When you pay cash for a property, you are missing out on the opportunity to earn a rate of return on that cash. In the illustration below, Option 1 is to pay cash for a $200,000 house. Option 2 is to use $100,000 of cash, and a $100,000 mortgage. If you go with Option 1, you’d be losing money by giving up the ability to earn a rate of return in an outside investment (such as stocks, bonds or another real estate property). If you go with Option 2, you’d be losing money by paying interest. You’d lose money either way.

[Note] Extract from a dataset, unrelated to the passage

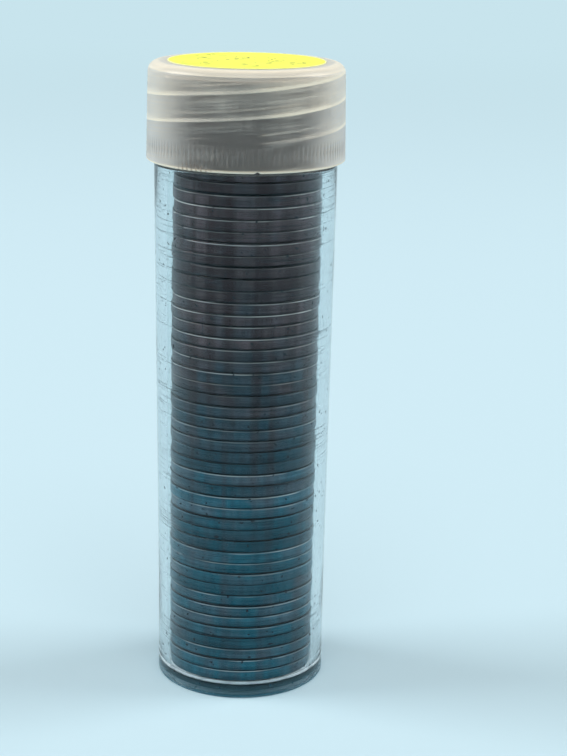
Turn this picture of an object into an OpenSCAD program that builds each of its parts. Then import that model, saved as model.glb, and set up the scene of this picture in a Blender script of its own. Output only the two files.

These are the two questions you could ask yourself in order to find out which option would cause you to lose the least amount of money:
- Question #1: What would be my after-tax interest rate if I used a mortgage? Mortgage interest may be tax deductible. For example, a 4.5% tax-deductible mortgage for someone in a 24% income tax bracket may only cost 3.42% after-tax (4.5% minus 24% tax benefit = 3.42% after-tax cost). For more details, please see my article called, When is Mortgage Interest Tax Deductible?
- Question #2: What would be my after-tax rate of return if I keep my cash invested? Please see a financial advisor for more details on this.
If your rate of return on investments is greater than the after-tax cost of a mortgage, it may make more sense for you to use a mortgage and keep your funds invested.